In a Sept. 12 opinion, the California Second District Court of Appeal imposed a $10,000 fine on a Los Angeles plaintiff’s attorney, Amir Mostafav, for submitting an opening brief riddled with AI-generated fabrications. Of 23 case quotations cited in the brief, 21 were made up, according to the opinion.
The appeals court described the fine as conservative in the realm of legal AI snafus and noted that Mostafav’s conduct was not intentional and that he expressed remorse for the brief’s content.
The appeals court said no California court has addressed the issue of the creation of bogus legal authority by AI sources.
“We therefore publish this opinion as a warning,” the court stated. “Simply stated, no brief, pleading, motion or any other paper filed in any court should contain any citations – whether provided by generative AI or any other source – that the attorney responsible for submitting the pleading has not personally read and verified.”

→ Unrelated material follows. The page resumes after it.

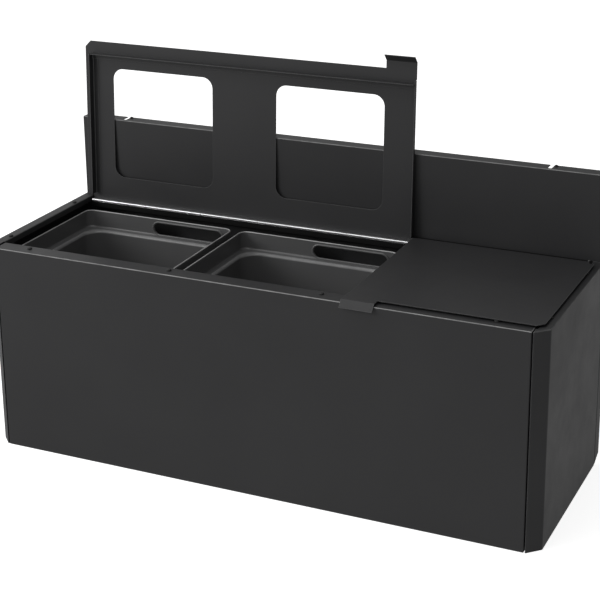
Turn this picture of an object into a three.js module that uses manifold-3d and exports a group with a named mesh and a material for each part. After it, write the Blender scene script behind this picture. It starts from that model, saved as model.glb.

The decision resulted from the appeal of a decision by the Los Angeles County Superior Court rejecting plaintiff Sylvia Noland’s causes of action against a Beverly Hills office building owner, Land of the Free L.P. Noland, who worked for the owner as a leasing agent, alleged that Land of the Free was liable for wage-and-hour violations, wrongful termination, breach of contract and penalties under the state’s Private Attorneys General Act (PAGA). The appeals court affirmed the Superior Court’s decision.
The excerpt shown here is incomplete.